Ah, the impatience of youth. Some aren’t even bothering to wait until middle-age before becoming conservative. That’s one of the takeaways from this month’s European elections and one worth bearing in mind this weekend during the first round of the French parliamentary election in which large numbers of young French people will vote for Marine Le Pen’s National Rally (NR).

The adage, “If you aren’t a liberal when you’re young, you have no heart, but if you aren’t a middle-aged conservative, you have no head”, is attributed to, among others, Burke, Disraeli, Churchill, and King Oscar II of Sweden. On the grounds that he has few other memorable quotes perhaps this one should go to the Swede.

In the EU elections in Poland, 30 per cent of voters under 30 went for the hard-right Confederation Party, an 18 per cent increase from 2019. In Germany, the hard-right AfD tripled its share of the under 25 votes to 16 per cent, and, in France, Le Pen’s NR party gained 30 per cent of the youth vote – a 10-point rise from 2019. There was an increase in young people voting right wing in Austria, Spain, Portugal, Finland and the Netherlands.

This surge in support from younger people is noticeable in recent national elections as well. In the Netherlands, the victory of Geert Wilders’ anti-immigration Freedom Party was helped by 17 per cent support of people under 34 – more than double the previous election. In Portugal, the Chega! (Enough!) party went from 12 seats to 50, boosted by 25 per cent of the 18-34 age group. This month it won two seats in the EU Parliament.

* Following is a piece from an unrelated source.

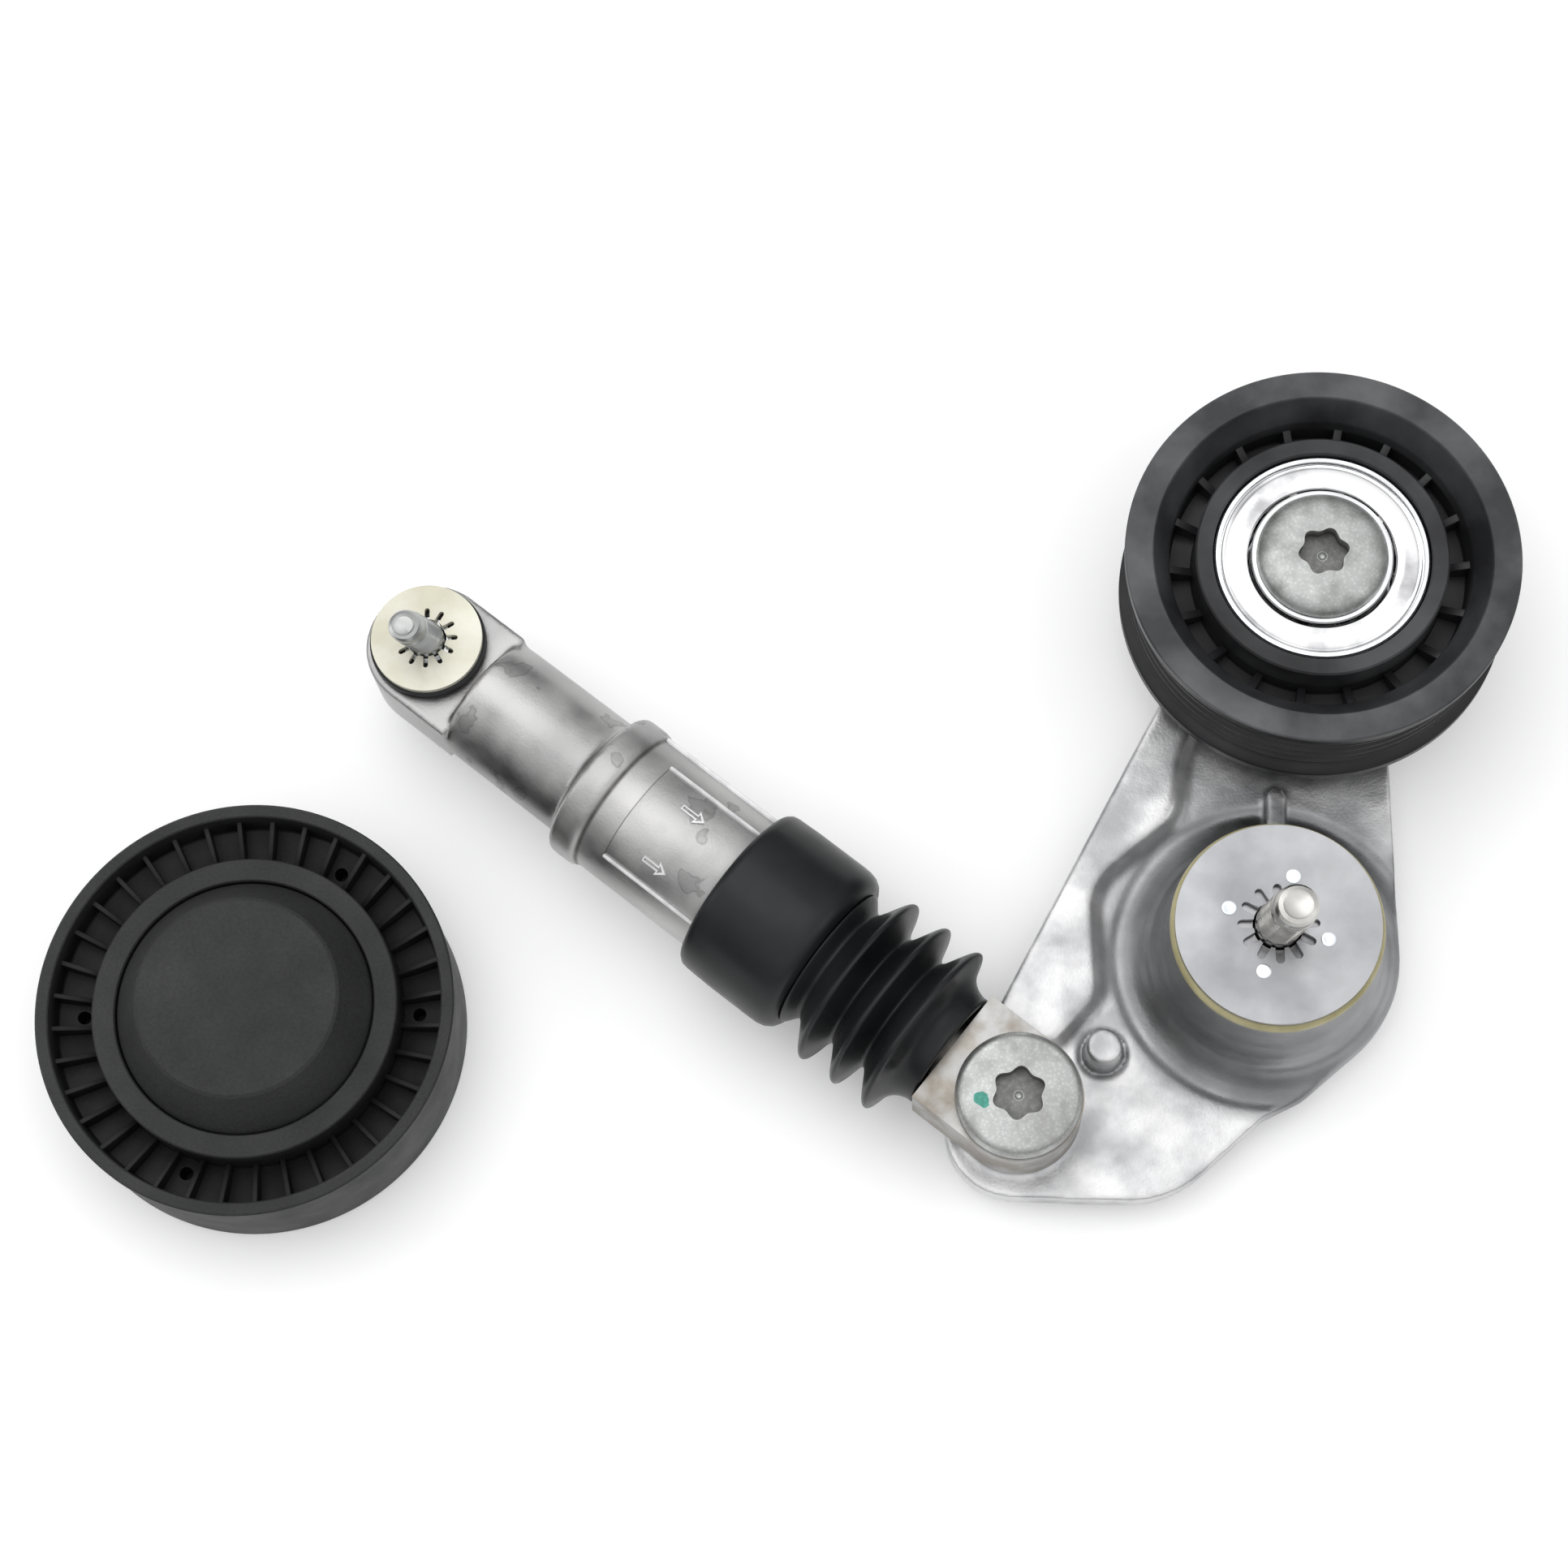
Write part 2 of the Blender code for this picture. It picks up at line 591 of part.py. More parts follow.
def upper_eye_pieces():
    """Bush and seal in the ear; bolt, flanged sleeve and star washer that stay with the engine."""
    axis = top_axis()
    stand(tube("upper_eye_bush", 0.0070, 0.0057, EAR_LOW + GAP, EAR_TOP - GAP, BLACK_RUBBER), axis)
    stand(tube("upper_eye_seal", 0.0130, 0.0057, EAR_TOP + GAP, 0.0332, BLACK_RUBBER), axis)
    sleeve_profile = [
        (0.0054, 0.0332), (0.0054, EAR_LOW - GAP), (0.0110, EAR_LOW - GAP), (0.0110, 0.0090),
        (0.0043, 0.0090),
        (0.0043, 0.0332),
    ]
    stand(turned("top_sleeve", sleeve_profile, BRIGHT_STEEL, RING_STEPS), axis)
    washer_loops = [circle(0.0124, RING_STEPS), star(0.0044, 0.0069, 12, 0.0006)]
    stand(prism("top_washer", washer_loops, 0.0335, 0.0349, PALE_ZINC), axis)
    bolt_profile = [
        (0, 0.0490), (0.0031, 0.0490), (0.0040, 0.0480), (0.0040, 0.0087), (0.0088, 0.0087),
        (0.0092, 0.0074),
        (0.0072, 0.0066), (0.0068, 0.0010), (0.0040, 0.0010), (0.0040, 0.0045), (0, 0.0045),
    ]
    stand(turned("top_bolt", bolt_profile, ZINC_FLAKE, RING_STEPS), axis)


def idler_pieces():
    """Smooth plastic pulley, dust cap, bearing and the stepped sleeve in its bore."""
    rim_profile = [
        (0.0454, IDLER_TOP), (IDLER_RADIUS, 0.0254), (IDLER_RADIUS, 0.0226), (0.0456, 0.0222),
        (0.0456, 0.0006),
        (0.0450, 0), (0.0424, 0), (0.0424, 0.0090), (0.0244, 0.0090), (0.0244, 0.0040), (0.0186, 0.0040),
        (0.0186, 0.0057), (0.0203, 0.0057), (0.0203, 0.0186), (0.0284, 0.0186), (0.0284, IDLER_TOP),
        (0.0334, IDLER_TOP), (0.0336, 0.0165), (0.0429, 0.0165), (0.0431, IDLER_TOP),
    ]
    rim = stand(turned("idler_rim", rim_profile, IDLER_PLASTIC), IDLER_AXIS)
    spots = around(IDLER_RIBS, 0.0383, (0.0100, 0.0014, 0.0080), 0.0200)
    boolean(rim, stand(many("idler_ribs", spots, block, IDLER_PLASTIC), IDLER_AXIS), "UNION")
    cap_profile = [
        (0, CAP_TOP), (0.0216, CAP_TOP), (0.0223, CAP_TOP - 0.0005), (0.0274, 0.0260), (0.0281, 0.0250),
        (0.0281, 0.0225), (0.0270, 0.0190), (0.0254, 0.0190), (0.0254, 0.0256), (0.0207, CAP_TOP - 0.0018),
        (0, CAP_TOP - 0.0018),
    ]
    stand(turned("idler_dust_cap", cap_profile, IDLER_PLASTIC), IDLER_AXIS)
    ball_bearing("idler", IDLER_AXIS, IDLER_BEARING, BLACK_RUBBER)
    sleeve_profile = [
        (0.0082, 0.0183), (0.0082, 0.0057), (0.0110, 0.0057), (0.0110, 0.0020), (THREAD_BORE, 0.0020),
        (THREAD_BORE, 0.0183),
    ]
    stand(turned("idler_sleeve", sleeve_profile, BRIGHT_STEEL, RING_STEPS), IDLER_AXIS)


arm_casting()
pivot_pieces()
tension_pulley_pieces()
lower_eye_pieces()
rod_side_pieces()
bellows_boot()
cylinder_pieces()
upper_eye_pieces()
idler_pieces()
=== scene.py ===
import json
import math

import bpy
from mathutils import Matrix, Vector

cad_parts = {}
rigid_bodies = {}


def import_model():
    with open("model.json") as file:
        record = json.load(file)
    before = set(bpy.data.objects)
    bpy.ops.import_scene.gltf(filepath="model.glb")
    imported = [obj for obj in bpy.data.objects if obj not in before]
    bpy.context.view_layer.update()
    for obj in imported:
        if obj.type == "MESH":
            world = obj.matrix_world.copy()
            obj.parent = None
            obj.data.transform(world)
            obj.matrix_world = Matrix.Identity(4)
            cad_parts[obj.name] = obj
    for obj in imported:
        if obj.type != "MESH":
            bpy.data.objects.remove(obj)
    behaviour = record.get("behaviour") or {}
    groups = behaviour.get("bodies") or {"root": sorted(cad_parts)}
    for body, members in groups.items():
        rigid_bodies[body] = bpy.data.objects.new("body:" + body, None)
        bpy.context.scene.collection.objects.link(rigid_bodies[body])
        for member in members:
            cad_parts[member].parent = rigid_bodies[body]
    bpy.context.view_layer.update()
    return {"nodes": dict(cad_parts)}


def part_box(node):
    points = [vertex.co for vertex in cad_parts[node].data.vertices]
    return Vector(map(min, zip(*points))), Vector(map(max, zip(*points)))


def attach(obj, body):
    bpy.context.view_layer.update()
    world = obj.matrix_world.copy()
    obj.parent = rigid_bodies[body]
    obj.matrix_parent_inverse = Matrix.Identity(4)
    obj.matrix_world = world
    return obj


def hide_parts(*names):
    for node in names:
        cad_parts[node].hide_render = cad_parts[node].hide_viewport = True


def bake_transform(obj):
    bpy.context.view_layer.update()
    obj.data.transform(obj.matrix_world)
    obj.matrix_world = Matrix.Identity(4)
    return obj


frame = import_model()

# --- Bench, light and camera ---------------------------------------------------------------------
# A white table that glows a little, a large soft lamp above it, a dimmer lamp on each side and a pale
# room around.
# The camera stands above the near edge and looks down, a little forwards.

floor_size = 6.0
room_shades = [(0.0, 0.32), (0.18, 0.24), (0.45, 0.50), (0.72, 1.00), (1.0, 1.15)]
room_strength = 1.08

bpy.ops.mesh.primitive_plane_add(size=floor_size, location=(0, 0, -0.0002))
floor = bpy.context.object
floor.name = "table_top"
bpy.ops.object.transform_apply(location=True)
table_paint = bpy.data.materials.new("table_paint")
table_paint.use_nodes = True
paint = table_paint.node_tree.nodes["Principled BSDF"]
paint.inputs["Base Color"].default_value = (0.93, 0.93, 0.93, 1)
paint.inputs["Roughness"].default_value = 0.75
paint.inputs["Emission Color"].default_value = (1, 1, 1, 1)
paint.inputs["Emission Strength"].default_value = 0.14
floor.data.materials.append(table_paint)

room = bpy.data.worlds.new("room")
bpy.context.scene.world = room
room.use_nodes = True
sky = room.node_tree
direction = sky.nodes.new("ShaderNodeTexCoord")
split = sky.nodes.new("ShaderNodeSeparateXYZ")
ramp = sky.nodes.new("ShaderNodeValToRGB")
for place, shade in room_shades[1:-1]:
    ramp.color_ramp.elements.new(place)
for element, (place, shade) in zip(ramp.color_ramp.elements, room_shades):
    element.position = place
    element.color = (shade, shade, shade * 1.01, 1)
sky.links.new(direction.outputs["Generated"], split.inputs[0])
sky.links.new(split.outputs["Z"], ramp.inputs["Fac"])
sky.links.new(ramp.outputs["Color"], sky.nodes["Background"].inputs["Color"])
sky.nodes["Background"].inputs["Strength"].default_value = room_strength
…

In Spain, there’s a new kid in town: 34-year-old Luis Pérez Fernández, better known as Alvise. His anti-immigration group Se Acabo la Fiesta (The Party’s Over) won three seats. Alvise who, according to El Pais once worked for the Liberal Democrats in the UK, wants to build Europe’s largest prison. He says “Even a person who has a gang tattoo: you’re going to f**king jail. If we have to put 40,000 guys in there, we will… and if the UN shows up, I’ll laugh in their face”. As far as is known, this is not a traditional Liberal Democrat policy but he’s moved a long way since moving back to Spain.

Alvise receives hardly any coverage from traditional media – and that’s part of the explanation of why he, and others like him across the continent, are getting traction. His Instagram profile and Telegram channel each have more followers/members than any political party in the country. It’s a similar story in Germany where the AfD TikTok feed reaches as many young Germans as all the other parties combined.

The hard right and hard left parties have been much quicker to understand that young people increasingly get what political knowledge they have from social media. They jumped onto platforms such as TikTok, Telegram and Instagram before many senior people in the established political scene even knew such things existed. Now establishment parties are playing catch up and trying to reach an audience they don’t understand, and which doesn’t trust their “same old-same old” politics.